En esas edades vamos a usar consecuencias solo en dos situaciones: cuando no podemos evitar o impedir (cuando estoy adelante en el auto y no puedo impedir que se desate; ya sabe que si lo hace voy a parar el auto para volver a atarlo antes de seguir). O cuando ya impedimos varias veces e insiste con su conducta (le digo un par de veces que no juegue adentro con la pelota, me ocupo de evitar que lo haga y le anuncio en la tercera que si vuelve a hacerlo se la voy a sacar).
Entre los cinco y los seis años, en cambio, la conciencia moral les permite mirar hacia adentro de ellos para evaluar sus decisiones. En los años anteriores internalizaron esos mensajes de los adultos que los quieren y cuidan y ellos les hablan ahora “desde adentro”. Y seguiremos metiendo el cuerpo (impidiendo, evitando o logrando) en aquellos casos en los que no podemos dejarlos equivocarse y atenerse a las consecuencias de sus decisiones, porque serían perjudiciales para ellos o para otros.

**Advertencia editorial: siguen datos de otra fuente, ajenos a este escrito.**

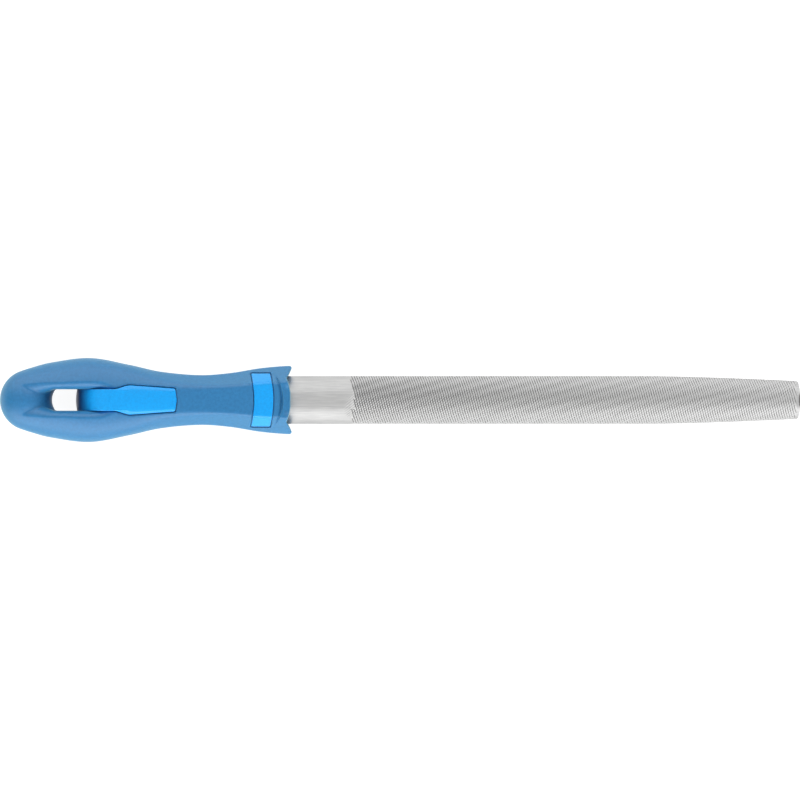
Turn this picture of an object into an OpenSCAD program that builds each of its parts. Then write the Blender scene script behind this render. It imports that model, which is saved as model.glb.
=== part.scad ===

También tendremos que intervenir ante estímulos altamente adictivos que superan la fortaleza interna de nuestros chicos, como ocurre con las pantallas, pero no solo en ese caso: no salir con el auto si no tienen licencia de conducir, dejar el celular un rato antes de irse a dormir, dejar partido de fútbol en el baldío con los amigos para entrar a bañarse y comer, etc.
Bienvenidas las consecuencias, que no requieren amenazas, caras feas, gritos, golpes o enojos para resultar eficaces.